The zero-based index of value in the sorted ArrayList, if value is found; otherwise, a negative number, which is the bitwise complement of the index of the next element that is larger than value or, if there is no larger element, the bitwise complement of Count.

It occurred to me that maybe Sun thinks that typical Java programmers cannot handle bitwise operators. But the results of javap -c java.util.Arrays shows that, in the relevant cases, the Sun J2SE implementation actually does -(low + 1), just as shown in Josh Bloch's recent entry. So I suppose this was simply copied from Bentley's Programming Pearls, with the trivial expansion from -(low + 1) to (-(insertion point) - 1) by whoever wrote the JavaDoc for those methods.

Something else for the VM trivia fans: The Java Virtual Machine does not actually have a bitwise complement instruction corresponding to the ~ operator in the Java language. Instead, the compiler generates an iconst_m1, ixor sequence (i.e. x ^ -1). In contrast, the CIL instruction set used by .NET (as described by ECMA-335) does have a not instruction which performs a bitwise complement. (Neither VM has the specification of its instructions online in a convenient form for linking!)

Comment from crimsonflaw

hi david.. i know next to nothing of the fancy equations and the noble pursuits. I find the term'' lassitude and longitude'' so beautiful... i congratulate you on coming up with this twist of meaning....

Comment from Eugene

But the results of javap -c java.util.Arrays shows that, in the relevant cases, the Sun J2SE implementation actually does -(low + 1)
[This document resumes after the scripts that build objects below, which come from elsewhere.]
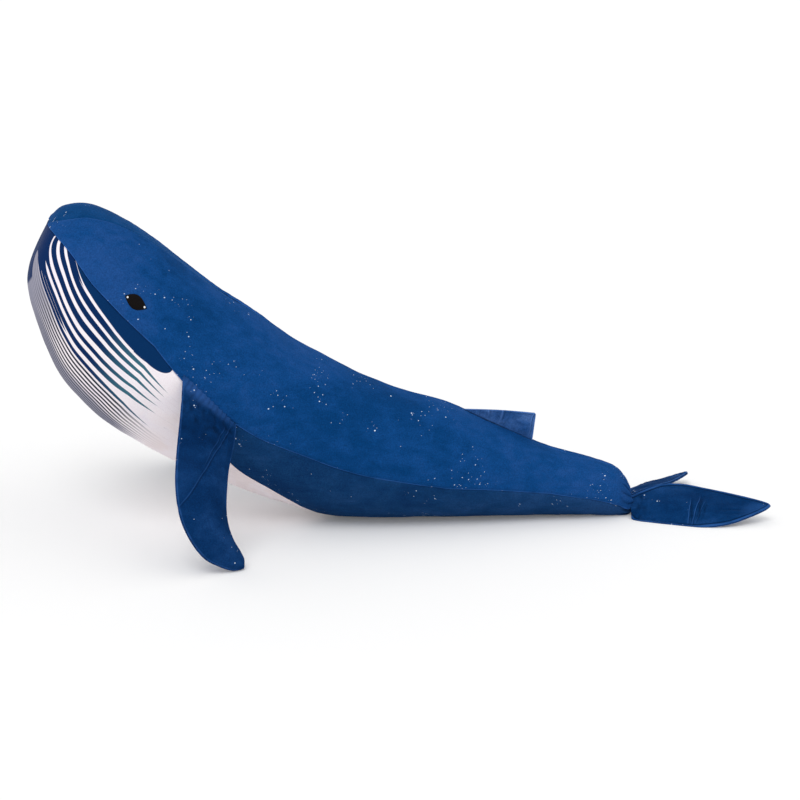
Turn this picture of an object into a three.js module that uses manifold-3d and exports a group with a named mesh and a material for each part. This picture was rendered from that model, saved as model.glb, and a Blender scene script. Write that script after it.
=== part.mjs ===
// Plush whale: short-pile velvet panels sewn over fibrefill, with two flippers, a back fin
// and two fluke lobes.
// Millimetres, +Z up. The head points along -X and the whale's left side along -Y.
import * as THREE from 'three';
import { mergeVertices } from 'three/addons/utils/BufferGeometryUtils.js';
import Module from 'manifold-3d';

const wasm = await Module();
wasm.setup();

// Body sizes
const bodyLength = 740;
const bodyHeight = 378;
const bodyWidth = 212;

// Cloth and sewing
const fabric = 1.8;
const seamGap = 0.3;
const seamTuck = 1.2;
const floorPress = 0.5;
const fillingClear = 1.5;

// Flippers: the sewn root lies in the side seam, the tip rests on the floor
const flipperReach = 163;
const flipperSweep = 185;
const flipperRoot = 86;
const flipperPuff = 10;
const flipperTipRise = 0.6;
const flipperSeat = 1.7;
const flipperSteepest = THREE.MathUtils.degToRad(74);

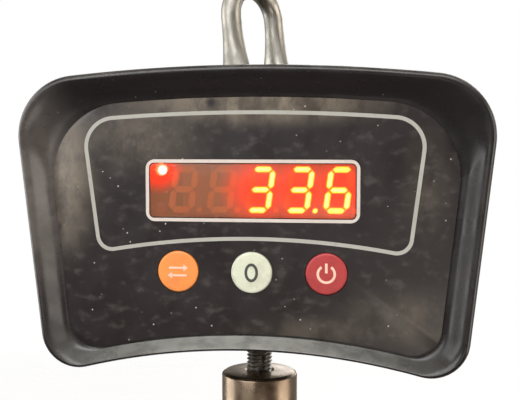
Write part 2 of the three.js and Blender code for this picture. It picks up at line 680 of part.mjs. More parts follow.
function batteryParts() {
  const tray = block(-40, 40, 11.2, 19, BATTERY_Z[0] - 11, BATTERY_Z[1] + 11);
  const channels = BATTERY_Z.map((z) =>
    rodX(BATTERY_RADIUS + 0.4, -37, 37, 20).translate(0, BATTERY_Y, z));
  place('battery_tray', cut(tray, ...channels), darkPlastic);
  BATTERY_Z.forEach((z, i) => {
    const cell = join(rodX(BATTERY_RADIUS, -32.5, 31.5, 20), rodX(3, 31, 32.8, 12));
    place(`battery_${i + 1}`, cell, cellWrap, { y: BATTERY_Y, z });
  });
  for (const [i, side] of [-1, 1].entries()) {
    place(`battery_cover_screw_${i + 1}`, countersunkScrew(...DOOR_SCREW), plated,
      { x: side * DOOR_SCREW_X, z: DOOR.z });
  }
}

function chargingSocket() {
  const barrel = rodY(SOCKET.radius, BACK_Y - WALL - 2, BACK_Y - 0.4, 20);
  const body = block(-7, 7, BACK_Y - WALL - 13, BACK_Y - WALL - GAP, -5.5, 5.5);
  return cut(join(body, barrel), rodY(SOCKET.bore, BACK_Y - 7, BACK_Y + 2, 16));
}

// A lead through hand-placed points, clipped between two pieces inside the housing.
function lead(points, radius) {
  const curve = new THREE.CatmullRomCurve3(points.map(([x, y, z]) => new THREE.Vector3(x, y, z)));
  const circle = new THREE.Shape();
  circle.absarc(0, 0, radius, 0, 2 * Math.PI);
  return new THREE.ExtrudeGeometry(circle, { steps: 18, curveSegments: 4, extrudePath: curve });
}

function wiringParts() {
  const cellEdge = -CELL.width / 2;
  const boardBack = BOARD_Y + BOARD_THICKNESS;
  place('charging_socket', chargingSocket(), darkPlastic, { x: SOCKET.x, z: SOCKET.z });
  place('load_cell_cable', lead([
    [cellEdge - GAP, 0, 2], [cellEdge - 7, 0, 2], [cellEdge - 14, -1, -1], [cellEdge - 18, -6, -7],
    [cellEdge - 19, -10, -9], [cellEdge - 19, boardBack + 2 * GAP, -9],
  ], 1.6), rubber);
  place('battery_lead', lead([
    [-40.6, 15, -12], [-45, 15, -12], [-52, 10, -15], [-56, 0, -19], [-57, -8, -20],
    [-57, boardBack + 2 * GAP, -20],
  ], 1.2), rubber);
}

// ---- Swivel -------------------------------------------------------------------------------

const flangeBottom = SWIVEL_TOP - CAP_FLANGE_HEIGHT;
const swivelFloor = SWIVEL_BOTTOM + 6;
const shankClearance = SHANK_RADIUS + 0.7;

function swivelBody() {
  const rimTop = SWIVEL_TOP - 0.8;
  const seat = CAP_FLANGE_RADIUS + GAP;
  return turned([
    [shankClearance, SWIVEL_BOTTOM], [SWIVEL_RADIUS - 2, SWIVEL_BOTTOM],
    [SWIVEL_RADIUS, SWIVEL_BOTTOM + 2], [SWIVEL_RADIUS, rimTop - 0.4],
    [SWIVEL_RADIUS - 0.4, rimTop], [seat, rimTop], [seat, flangeBottom - GAP],
    [SWIVEL_BORE, flangeBottom - GAP], [SWIVEL_BORE, swivelFloor],
    [shankClearance, swivelFloor], [shankClearance, SWIVEL_BOTTOM],
  ], 28);
}

function swivelCap() {
  const [bore, plug] = [STUD_RADIUS + GAP, SWIVEL_BORE - GAP];
  const bottom = SWIVEL_TOP - CAP_DEPTH;
  return turned([
    [bore, bottom], [plug, bottom], [plug, flangeBottom], [CAP_FLANGE_RADIUS, flangeBottom],
    [CAP_FLANGE_RADIUS, SWIVEL_TOP - 0.5], [CAP_FLANGE_RADIUS - 0.5, SWIVEL_TOP],
    [bore, SWIVEL_TOP + 0.6], [bore, bottom],
  ], 28);
}

// From the cup's floor upwards: lower race, balls, upper race, and the nut that rides on them.
function swivelParts() {
  const lowerRace = swivelFloor + GAP;
  const cage = lowerRace + RACE_HEIGHT + GAP;
  const upperRace = cage + CAGE_HEIGHT + GAP;
  const nut = upperRace + RACE_HEIGHT + GAP;
  const nutTop = nut + HOOK_NUT_HEIGHT;
  const pinZ = nut + HOOK_NUT_HEIGHT / 2;
  const pinHole = rodX(1.8, -20, 20, 12).translate(0, 0, pinZ);
  const lower = ring(shankClearance, SWIVEL_BORE - GAP, lowerRace, lowerRace + RACE_HEIGHT);
  const upper = ring(SHANK_RADIUS + GAP, SWIVEL_BORE - 0.8, upperRace, upperRace + RACE_HEIGHT);
  const hookNut = cut(hexNut(24, SHANK_RADIUS + GAP, nut, nutTop), pinHole);
  place('swivel_body', swivelBody(), brightSteel);
  place('swivel_cap', swivelCap(), brightSteel);
  place('lower_race', lower, brightSteel);
  place('ball_cage', ballCage(cage, cage + CAGE_HEIGHT), brightSteel);
  place('upper_race', upper, brightSteel);
  place('hook_nut', hookNut, brightSteel);
  place('hook_nut_pin', rodX(1.5, -11.5, 11.5, 12), brightSteel, { z: pinZ });
  place('hook', hook(nutTop + 1.5, pinHole), brightSteel);
}

// Thin cage ring with its balls standing proud above and below.
function ballCage(bottom, top) {
  const middle = (bottom + top) / 2;
  const radius = (SHANK_RADIUS + SWIVEL_BORE) / 2;
  const ballRadius = (top - bottom) / 2;
  const cage = ring(radius - 2.4, radius + 2.4, middle - 0.7, middle + 0.7, 24);
  const balls = [];
  for (let i = 0; i < BALLS; i += 1) {
    const angle = (2 * Math.PI * i) / BALLS;
    balls.push(new THREE.SphereGeometry(ballRadius, 6, 4)
      .translate(radius * Math.cos(angle), radius * Math.sin(angle), middle));
  }
  return join(cage, ...balls);
}

// ---- Hook ---------------------------------------------------------------------------------

// A solid swept along a flat curve in the X-Z plane, with elliptical sections whose half depth
// (in the plane) and half width (across it) vary along the curve.
function sweepXZ(curve, steps, sides, halfDepth, halfWidth) {
  const positions = [];
  const index = [];
  for (let step = 0; step <= steps; step += 1) {
    const t = step / steps;
    const at = curve.getPointAt(t);
    const along = curve.getTangentAt(t);
    const inward = new THREE.Vector2(along.y, -along.x);
    for (let side = 0; side < sides; side += 1) {
      const angle = (2 * Math.PI * side) / sides;
      const out = halfDepth(t) * Math.cos(angle);
      positions.push(at.x + inward.x * out, halfWidth(t) * Math.sin(angle), at.y + inward.y * out);
    }
  }
  for (let step = 0; step < steps; step += 1) {
    for (let side = 0; side < sides; side += 1) {
      const [a, b] = [step * sides + side, step * sides + ((side + 1) % sides)];
      index.push(a, b, a + sides, b, b + sides, a + sides);
    }
  }
  for (let side = 1; side < sides - 1; side += 1) {
    const last = steps * sides;
    index.push(0, side + 1, side);
    index.push(last, last + side, last + side + 1);
  }
  const geometry = new THREE.BufferGeometry();
  geometry.setAttribute('position', new THREE.Float32BufferAttribute(positions, 3));
  geometry.setIndex(index);
  return geometry;
}

// The hook's centre line: down from the shank, round the bowl and up to the flared point.
function hookCurve() {
  const reach = BOWL.radius + 8;
  const points = [
    new THREE.Vector2(0, SWIVEL_BOTTOM - 3),
    new THREE.Vector2(3, SWIVEL_BOTTOM - 13),
    new THREE.Vector2(13, BOWL.z + 22),
  ];
  for (let i = 0; i <= 8; i += 1) {
    const angle = THREE.MathUtils.degToRad(30 - i * 26);
    points.push(new THREE.Vector2(BOWL.x + reach * Math.cos(angle), BOWL.z + reach * Math.sin(angle)));
  }
  points.push(new THREE.Vector2(BOWL.x - reach - 3.5, BOWL.z + 16));
  return new THREE.SplineCurve(points);
}

function hook(shankTop, pinHole) {
  const swell = (t) => Math.sin(Math.PI * Math.min(1, t / 0.96)) ** 0.8;
  const halfDepth = (t) => 4.2 + 5.0 * swell(t) + 2.4 * (1 - t);
  const halfWidth = (t) => 3.8 + 3.4 * swell(t) + 2.6 * (1 - t);
  const arm = sweepXZ(hookCurve(), 28, 10, halfDepth, halfWidth);
  const shank = turned([
    [0, SWIVEL_BOTTOM - 8], [11.5, SWIVEL_BOTTOM - 8], [12.5, SWIVEL_BOTTOM - 3],
    [11.5, SWIVEL_BOTTOM - 0.5], [SHANK_RADIUS, SWIVEL_BOTTOM - 0.5], [SHANK_RADIUS, shankTop - 1],
    [SHANK_RADIUS - 1, shankTop], [0, shankTop],
  ], 20);
  const lug = block(LATCH_PIVOT.x - 3.5, 4, -2.5, 2.5, LATCH_PIVOT.z - 3.5, LATCH_PIVOT.z + 7);
  const pinBore = rodY(LATCH_PIN_RADIUS + GAP, -5, 5, 14)
    .translate(LATCH_PIVOT.x, 0, LATCH_PIVOT.z);
  return cut(join(arm, shank, lug), pinBore, pinHole);
}

// ---- Safety latch -------------------------------------------------------------------------

// Stamped latch: two cheeks beside the lug, joined by a web that runs out to the hook's point.
function safetyLatch() {
  const outlineShape = new THREE.Shape();
  outlineShape.absarc(0, 0, 4.6, Math.PI * 0.42, Math.PI * 1.5);
  outlineShape.lineTo(21.1, -2.2);
  outlineShape.lineTo(21.6, 0.2);
  outlineShape.lineTo(1.5, 4.4);
  const body = plateXZ(outlineShape, -7.5, 7.5, 6);
  const slot = block(-8, 10, -6, 6, -8, 2.6);
  const lugSlot = block(-8, 7, -6, 6, -8, 8);
  const hollow = block(8, 30, -6, 6, -8, -0.8);
  const bore = rodY(LATCH_PIN_RADIUS + GAP, -10, 10, 14);
  return cut(body, slot, lugSlot, hollow, bore);
}

function latchParts() {
  const at = LATCH_PIVOT;
  const angle = Math.atan2(LATCH_REACH.z, LATCH_REACH.x);
  const [radius, head] = [LATCH_PIN_RADIUS, LATCH_PIN_RADIUS + 1];
  const pin = turnedY([
    [0, -9], [head, -9], [head, -7.8], [radius, -7.8], [radius, 7.8], [head, 7.8], [head, 9], [0, 9],
  ], 16);
  const spring = ring(2.4, 3.6, 2.9, 5.6, 20).rotateX(-Math.PI / 2);
  place('safety_latch', safetyLatch().rotateY(-angle), brightSteel, at);
  place('latch_pin', pin, brightSteel, at);
  place('latch_spring', spring, brightSteel, at);
}

// ---- Assembly -----------------------------------------------------------------------------

shackleParts();
loadTrain();
housingParts();
displayParts();
boardParts();
batteryParts();
wiringParts();
swivelParts();
latchParts();

export default scale;
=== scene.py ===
"""The crane scale's looks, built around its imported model.

Shapes are written in millimetres, with heights measured from the middle of the housing, and
to_row() takes them to the row's frame. The display faces -Y.
"""

from math import atan, atan2, cos, dist, hypot, pi, radians, sin, sqrt, tan, tau

import bmesh
import bpy
from mathutils import Matrix, Vector


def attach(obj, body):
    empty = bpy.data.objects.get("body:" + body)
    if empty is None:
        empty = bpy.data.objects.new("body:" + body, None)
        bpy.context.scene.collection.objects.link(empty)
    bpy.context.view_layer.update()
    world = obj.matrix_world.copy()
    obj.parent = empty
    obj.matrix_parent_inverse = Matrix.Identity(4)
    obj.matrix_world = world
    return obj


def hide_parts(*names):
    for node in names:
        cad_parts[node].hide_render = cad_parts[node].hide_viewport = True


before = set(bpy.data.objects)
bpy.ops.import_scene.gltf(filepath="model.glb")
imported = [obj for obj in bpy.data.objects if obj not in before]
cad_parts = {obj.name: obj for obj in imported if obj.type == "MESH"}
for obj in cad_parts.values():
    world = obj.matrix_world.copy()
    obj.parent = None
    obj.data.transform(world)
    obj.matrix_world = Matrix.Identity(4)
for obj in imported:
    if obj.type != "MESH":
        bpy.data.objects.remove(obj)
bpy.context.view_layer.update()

# ---- Driving dimensions, the same as the model's ----

MM = 0.001

FRONT_SEAM_Y, REAR_SEAM_Y = -4.8, -3.2
RIM_Y, PANEL_Y, BACK_Y = -35, -27, 35
RIM_ROUND, BACK_ROUND, BACK_TAPER, WALL = 3.5, 8, 2.5, 3
TOP_HEIGHT, ARCH_HEIGHT = 61, -64.3
CORNERS = (27, 16.8)
PANEL_INSET, PANEL_CORNERS = (12.8, 11.2, 5.6), (34, 13)
CREST_INSET, CREST_CORNERS = (2.4, 2.2, 1.4), (25, 15.6)
FILM_Y = PANEL_Y - 0.7               # front of the printed film
TOP_OPENING, BOTTOM_OPENING = 26, 12.5
WINDOW_WIDTH, WINDOW_HEIGHT, WINDOW_Z = 91.4, 23.8, 6
BUTTON_Z, BUTTON_PITCH, BUTTON_RADIUS = -30.2, 33.1, 9.2
HOUSING_SCREWS = [(-84, 32), (84, 32), (-79, -53), (79, -53)]
SCREW_SEAT_Y = 8
DOOR_Z, DOOR_WIDTH, DOOR_HEIGHT = -5, 98, 46
DOOR_SCREWS = [(-44, DOOR_Z), (44, DOOR_Z)]
BRACKET_SCREWS = [(-16, 37), (16, 37)]
SOCKET_X, SOCKET_Z = -70, -38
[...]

For what it's worth, they do provide the source code:
$ unzip -l /usr/java/jdk1.5.0_07/src.zip | grep Arrays
116729 05-03-06 07:08 java/util/Arrays.java

Neither VM has the specification of its instructions online in a convenient form for linking!

Now that depends on your definition of "convenient". Here is, for example, the specification for JVM's ixor.

Comment from David

For what it's worth, they do provide the source code:
$ unzip -l /usr/java/jdk1.5.0_07/src.zip | grep Arrays
116729 05-03-06 07:08 java/util/Arrays.java


But if I read that, can I work on GNU classpath later?

Now that depends on your definition of "convenient". Here is, for example, the specification for JVM's ixor.

Is there an instruction index somewhere containing that link, or did you look at the HTML to find the anchor?

Comment from eugene

But if I read that, can I work on GNU classpath later?

Standard libraries source code is apparently covered by the same license agreement as the rest of the JDK. I do not see any viral clauses in it.

At the same time, the license agreement explicitly prohibits decompiling their software. Russian law allows it for various reasonable purposes, so you will probably get away with it. :)

Is there an instruction index somewhere containing that link, or did you look at the HTML to find the anchor?

The latter. With anchor being simpy the instruction name it does not seem too complicated anyways. And there is an index in the VM spec with links to instructions' definitions among other things.

(Yes, my comments are nit-picking. But so is the original posting. :) )